Dream team

Chico’s City Plaza serves as venue for local Rebuild the Dream event

Locals like Lisa Patterson filled the Chico City Plaza Saturday (Aug. 13), spreading their message to tax the wealthy and corporations before cutting social services.

Locals like Lisa Patterson filled the Chico City Plaza Saturday (Aug. 13), spreading their message to tax the wealthy and corporations before cutting social services.

Photo By Kyle Delmar

A nascent movement to counter the Tea Party manifested itself Saturday (Aug. 13) in Chico’s City Plaza.

There, a couple hundred people braved the sweltering heat to raise their voices against the federal government’s plans to erase the country’s budget deficit through cuts to social services rather than tax hikes on the wealthy and corporations.

The protest was part of a nationwide movement conducted in large part by the baby boomers who once protested, and in some cases served in, the Vietnam War. Now they are coming to the defense of Social Security and Medicare, decrying the nation’s sorry economic state.

Among the crowd were people wearing top hats and black dresses, satirically emulating the nation’s wealthy, and carrying signs with the message that what’s good for millionaires is good for America.

One of those present was Evan LeVang, executive director of Independent Living Services of Northern California. Talking over the rhythmic beat of Chico band Soul Union and its prancing stilt walker, LeVang said the country’s current budget policies are wrong.

“I heard a news report the other day there is $70 billion unaccounted for in Afghanistan rebuilding funds,” LaVang said. “And we’re not talking about that. We’re talking about cutting Social Security. We’re talking about cutting Medicare. We’ve got to turn this around. That is why I am here today.”

Rebuild the Dream, as the movement is called, harks back to Dr. Martin Luther King Jr.’s famous “I Have a Dream” speech, delivered nearly 50 years ago during a march on Washington, D.C.
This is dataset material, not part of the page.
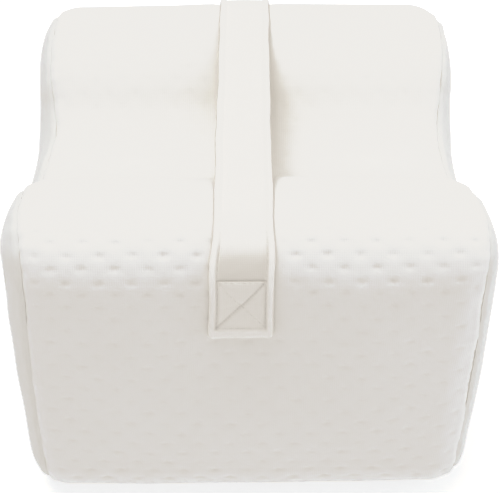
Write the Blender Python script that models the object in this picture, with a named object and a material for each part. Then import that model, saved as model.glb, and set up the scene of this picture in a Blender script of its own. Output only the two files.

The movement’s website includes this proclamation: “We, the American people, promise to defend and advance a simple ideal: liberty and justice … for all. Americans who are willing to work hard and play by the rules should be able to find a decent job, get a good home in a strong community, retire with dignity, and give their kids a better life. Every one of us—rich, poor, or in-between, regardless of skin color or birthplace, no matter their sexual orientation or gender—has the right to life, liberty, and the pursuit of happiness. That is our covenant, our compact, our contract with one another. It is a promise we can fulfill—but only by working together.”

The dream builders’ movement appears to be gaining steam. Two days before the Chico protest, Republican presidential candidate Mitt Romney was greeted by hecklers at the Iowa State Fair.

When Romney said raising taxes on people was not the way to balance the budget, a man yelled, “Corporations, corporations!” Romney responded, now infamously, “Corporations are people, my friend.”

Longtime fairgoers told NPR’s Debbie Elliott that the exchange “was out of character for the normally polite crowds sitting on hay bales, listening to the stump speeches.”

In Chico, activist Emily Alma, one of the local event’s organizers, took the stage and addressed the gathering.

“The American Dream is about people having the opportunity to provide for their families,” she said, “to be able to have a sense of security about their old age, to have a sense that their kids can go to college and get decent jobs, and a hope for a future that takes care of their personal needs. That is crumbling.”

Speaker Tom Reed, founder of the Butte County Health Care Coalition, voiced what was apparently a notion shared by many in attendance on this day, not to mention the Romney hecklers in Iowa.

“During the last 30 years, the top 1 percent of the population has received 38.7 percent to total income growth in this nation,” he said. “As Jessie Jackson once suggested, those who had the party should get the hangover. What’s lacking in our country today are not financial resources but political will and moral clarity. Tax the rich.”

There were a few monitors present, strategically placed individuals who the day before had taken part in nonviolent training, just in case Tea Party types showed up to brew some trouble.

One of the monitors, Sheldon Praiser, explained: “We’re not expecting trouble, but you never know what might happen if there are some people opposed to the ideas that we’re behind at this rally today; you know, defending some of the economic rights of poor and middle-class Americans.

“There are people, Tea Partiers and others, that don’t believe the same thing and might want to come and express their disagreement, which is fine if they do it in an appropriate way. But if it becomes disruptive then it behooves the monitors to try to diffuse that situation calmly.”

The Tea Partiers did not show; or, if they did, they didn’t reveal their presence.